How to Turn Off a Safari Extension in Mac OS
- Open Safari on the Mac if you have not done so already
- Recommended: close all or most Safari browser tabs*
- Go go to the “Safari” menu and choose “Preferences”, then choose the “Extensions” tab
- Uncheck the box next to the extension name you wish to turn off
- Repeat with other extensions as necessary
If you are disabling Safari extensions on the Mac for troubleshooting purposes, it’s generally a good idea to disable all of them, and then one-by-one enable each extension and see if you can replicate whatever problem you are attempting to resolve.

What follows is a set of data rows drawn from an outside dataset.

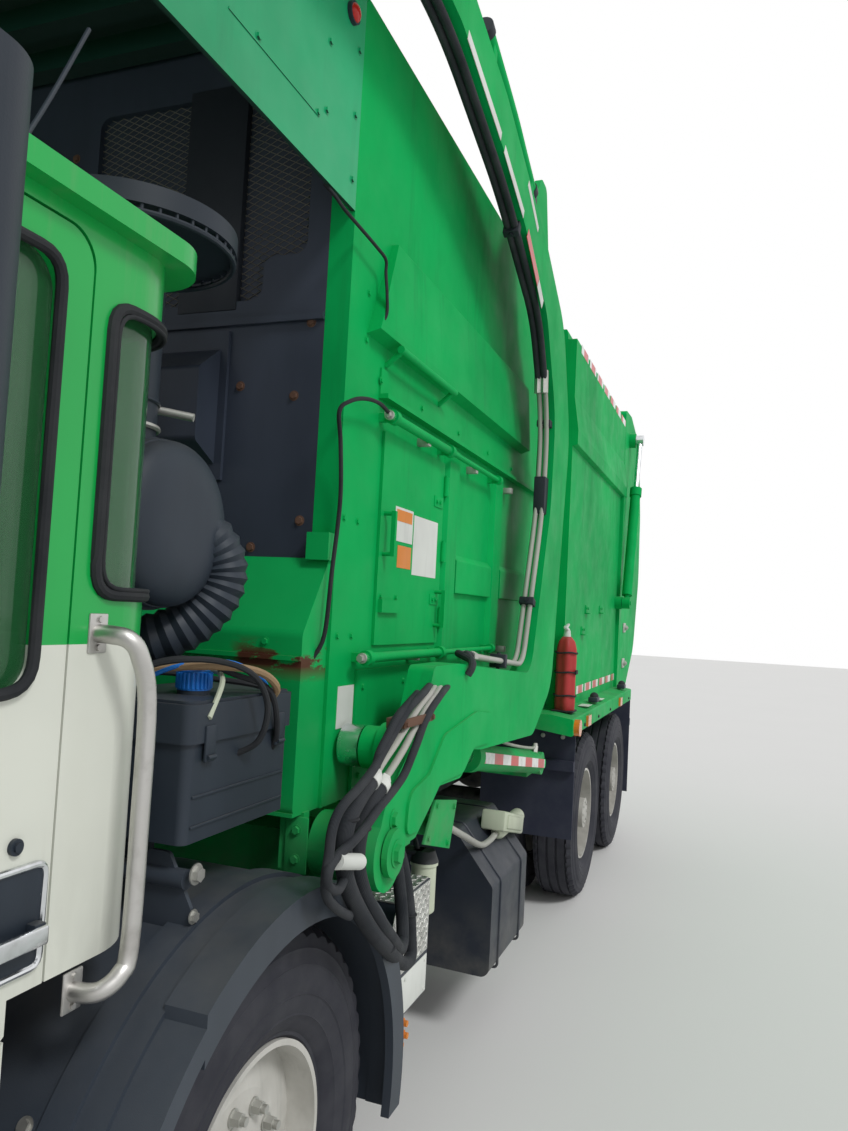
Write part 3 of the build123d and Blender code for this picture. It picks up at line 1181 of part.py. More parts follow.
def make_front_wheel():
    tyre = wheel_at(tyre_solid(FRONT_TYRE_RADIUS, FRONT_TYRE_WIDTH), FRONT_AXLE_X, FRONT_WHEEL_Y, FRONT_TYRE_RADIUS)
    rim = rim_solid(FRONT_TYRE_WIDTH, 60)
    hub = cross_bar(0, 0, HUB_RADIUS - 20, (-20, 70)) + cross_bar(0, 0, 75, (55, 145))
    rim = wheel_at(rim + hub, FRONT_AXLE_X, FRONT_WHEEL_Y, FRONT_TYRE_RADIUS)
    return tyre, rim


def make_rear_wheel(x):
    tyre = tyre_solid(REAR_TYRE_RADIUS, REAR_TYRE_WIDTH)
    outer = wheel_at(tyre, x, REAR_OUTER_WHEEL_Y, REAR_TYRE_RADIUS)
    inner = wheel_at(tyre, x, REAR_OUTER_WHEEL_Y - DUAL_SPACING, REAR_TYRE_RADIUS)
    outer_rim = rim_solid(REAR_TYRE_WIDTH, -80)
    inner_rim = mirror(outer_rim, about=Plane.XZ)
    hub = Pos(0, -DUAL_SPACING / 2, 0) * Rot(90, 0, 0) * Cylinder(HUB_RADIUS, 200)
    spindle = Pos(0, -DUAL_SPACING / 2 + 120, 0) * Rot(90, 0, 0) * Cylinder(95, 320)
    rims = join(outer_rim, [Pos(0, -DUAL_SPACING, 0) * inner_rim, hub, spindle])
    rims = wheel_at(rims, x, REAR_OUTER_WHEEL_Y, REAR_TYRE_RADIUS)
    return Compound(children=[outer, inner]), rims


def make_knuckle():
    centre = (FRONT_AXLE_X, KINGPIN_Y, FRONT_TYRE_RADIUS)
    post = Pos(centre[0], centre[1], centre[2] - 10) * Cylinder(KINGPIN_RADIUS, 260)
    spindle = cross_bar(centre[0], centre[2], 38, (KINGPIN_Y, FRONT_WHEEL_Y - 20 - SEAT_GAP))
    drum = cross_bar(centre[0], centre[2], 190, (KINGPIN_Y + 60, FRONT_WHEEL_Y - 110))
    return post + spindle + drum


# All nodes

nodes = {}


def left_and_right(name, shape):
    nodes[name + "_left"] = shape
    nodes[name + "_right"] = mirror(shape, about=Plane.XZ)


nodes["frame"] = make_frame()
nodes["bumpers"] = make_bumpers()
nodes["axles"] = make_axles()
nodes["engine"] = make_engine()
nodes["front_fenders"] = make_front_fenders()

cab = make_cab()
for panel in ("cab_roof", "cab_front", "cab_rear"):
    nodes[panel] = cab[panel]
nodes["cab_floor"] = make_cab_floor()
nodes["cab_glass"] = make_cab_glass()
nodes["cab_interior"] = make_cab_interior()
left_and_right("door", cab["door_left"])
left_and_right("door_glass", make_door_glass())
left_and_right("mirror", make_mirror())

nodes["air_intake"] = make_air_intake()
nodes["fluid_box"] = make_fluid_box()
nodes["side_tanks"] = make_side_tanks()

nodes["body_floor"] = make_body_floor()
hopper_side = make_hopper_side()
nodes["hopper_side_left"] = hopper_side - make_service_opening()
nodes["hopper_side_right"] = mirror(hopper_side, about=Plane.XZ)
nodes["hopper_door"] = make_hopper_door()
nodes["hopper_front"] = make_hopper_front()
nodes["front_screen"] = make_front_screen()
nodes["canopy"] = make_canopy()
left_and_right("body_side", make_body_side())
nodes["body_roof"] = make_body_roof()
nodes["rear_fenders"] = make_rear_fenders()
nodes["mud_flaps"] = make_mud_flaps()
nodes["lamps"] = make_lamps()
nodes["arm_mounts"] = make_arm_mounts()
nodes["packer_blade"] = make_packer_blade()

left_and_right("arm", make_arm())
nodes["arm_cross_tube"] = make_arm_cross_tube()
nodes["forks"] = make_forks()
nodes["lift_barrels"], nodes["lift_rods"] = make_lift_cylinder()
nodes["fork_barrels"], nodes["fork_rods"] = make_fork_cylinder()
nodes["tailgate"] = make_tailgate()
nodes["tailgate_barrels"], nodes["tailgate_rods"] = make_tailgate_cylinder()

left_and_right("knuckle", make_knuckle())
front_tyre, front_rim = make_front_wheel()
left_and_right("tyre_front", front_tyre)
left_and_right("rim_front", front_rim)
for label, axle_x in zip(("middle", "rear"), REAR_AXLE_X):
    rear_tyres, rear_rims = make_rear_wheel(axle_x)
    left_and_right("tyres_" + label, rear_tyres)
    left_and_right("rims_" + label, rear_rims)

os.makedirs("parts", exist_ok=True)
for name, shape in nodes.items():
    export_step(shape, "parts/" + name + ".step")
print(len(nodes), "nodes written")
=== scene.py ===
from math import cos, pi, radians, sin

import bmesh
import bpy
from mathutils import Matrix, Vector
from mathutils.bvhtree import BVHTree


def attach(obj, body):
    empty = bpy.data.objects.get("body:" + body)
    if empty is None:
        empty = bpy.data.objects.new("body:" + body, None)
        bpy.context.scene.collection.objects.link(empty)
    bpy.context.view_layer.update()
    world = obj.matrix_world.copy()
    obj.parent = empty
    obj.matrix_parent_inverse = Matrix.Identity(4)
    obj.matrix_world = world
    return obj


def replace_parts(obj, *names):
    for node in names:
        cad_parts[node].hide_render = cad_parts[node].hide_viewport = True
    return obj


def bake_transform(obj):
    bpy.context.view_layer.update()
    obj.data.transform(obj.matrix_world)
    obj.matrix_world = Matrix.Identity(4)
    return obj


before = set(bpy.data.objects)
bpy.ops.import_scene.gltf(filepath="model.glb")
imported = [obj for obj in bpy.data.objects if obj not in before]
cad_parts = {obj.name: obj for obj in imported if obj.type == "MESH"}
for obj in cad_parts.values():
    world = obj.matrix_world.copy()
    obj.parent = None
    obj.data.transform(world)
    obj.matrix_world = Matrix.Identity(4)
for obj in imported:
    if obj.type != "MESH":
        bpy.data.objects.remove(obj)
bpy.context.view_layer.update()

# Places in metres, in the truck's frame: X forward, Y to its left, Z up, ground at zero

PHOTO_HEIGHT = 1131
FOCAL_PIXELS = 860
CAMERA_PLACE = (4.0, 2.127, 1.8)
CAMERA_YAW = 20.57
CAMERA_PITCH = 3.05
CAMERA_ROLL = 3.0

SIDES = ((1, "left"), (-1, "right"))
AHEAD = (1, 0, 0)
OUT = (0, 1, 0)
BELT_Z = 1.716
CAB_Y = 1.1
CAB_REAR_X = 2.62
CAB_CORNER = 0.14
QUARTER_WINDOW_X = 2.9
SCREEN_X = 4.34
SCREEN_FOOT_Z = 1.71
SCREEN_LEAN = 0.16 / 0.76
DOOR_LABEL_Y = (1.0785, 1.0803)
WIRE_STEP = 0.022
INTAKE_DRAWN = 0.5
INTAKE_DRAWN_FROM = 0.88
INTAKE_CAP_Z = 2.3
DUCT = (2.41, 0.755)
DRUM = (2.41, 1.965)
CAP_PLACE = (2.4, 1.005)
FRONT_FENDER = (2.3, 0.538, 0.632)
ARM_OUT_Y = 1.28
ARM_TUBE_Y = 1.25
PIPES_END_Z = 2.86
LIFT_PIN = (-0.55, 1.03)
LIFT_SLOPE = radians(9.4)
TREAD_STEPS = 150
EXTINGUISHER = (-0.868, 1.188)
CANISTER = (0.825, 1.0)
FUEL_CAP = (1.0, -1.05)


# Forms

MIRROR = Matrix.Diagonal((1, -1, 1, 1))


def span(middle, half):
    return middle - half, middle + half


def about(axis, degrees):
    return Matrix.Rotation(radians(degrees), 4, axis)


def soften(part, bevel):
    if bevel:
        bmesh.ops.bevel(part, geom=part.edges[:], offset=bevel, segments=2, affect="EDGES", profile=0.5)


def flip(mesh):
    mesh.transform(MIRROR)
    bmesh.ops.reverse_faces(mesh, faces=mesh.faces[:])


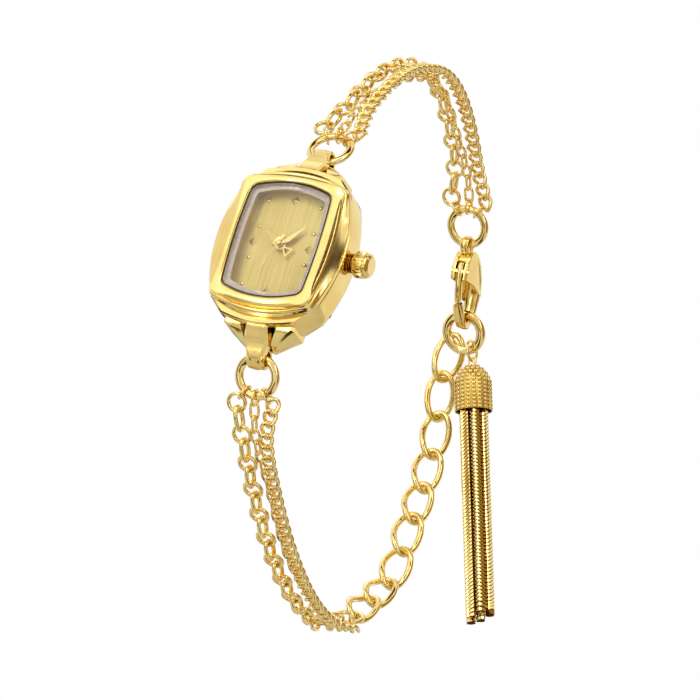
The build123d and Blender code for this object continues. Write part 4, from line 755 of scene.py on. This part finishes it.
crownSetting = {
    "flutes": 20, "fluteDepth": 0.17, "sharpAngle": 28,
    # place along the axis, radius and, on the outside, whether it is fluted
    "bore": [(10.38, 1.09), (9.55, 1.09)],
    "outside": [(9.52, 1.3, 0), (9.52, 1.45, 0), (9.6, 1.62, 1), (9.75, 1.7, 1), (10.78, 1.7, 1),
                (10.88, 1.6, 1), (10.92, 1.42, 0), (10.99, 1.42, 0), (11.02, 1.52, 0), (11.1, 1.56, 0),
                (11.32, 1.53, 0), (11.58, 1.26, 0), (11.64, 1.15, 0), (11.62, 1.0, 0), (11.63, 0.3, 0)],
    "neck": [(6.97, 0.66), (6.97, 0.98), (8.93, 0.98), (8.95, 1.24), (9.1, 1.24), (9.13, 1.0), (9.22, 1.0),
             (9.25, 1.14), (9.34, 1.14), (9.37, 0.98), (10.3, 0.98), (10.3, 0.66)],
    "neckSegments": 32,
}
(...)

Let’s take to examples: one scenario may be for a particular extension to block some key functionality of a particular website, thereby preventing it from loading or functioning as intended. Many of the content blocker type plugins can result in that unexpected behavior and are good to disable or at least white-list some sites from (like ours, please). Another scenario is for a Mac user to have inadvertently installed a Safari extension from a dubious source that is now sending pop-ups into your browser windows when certain actions are triggered. Disabling various extensions and repeating the behavior can help to narrow down which extension (if any) is the culprit. This is not particularly common and most Safari extensions are fine, but it does happen from time to time.
* Why should I close browser tabs before disabling a Safari extension?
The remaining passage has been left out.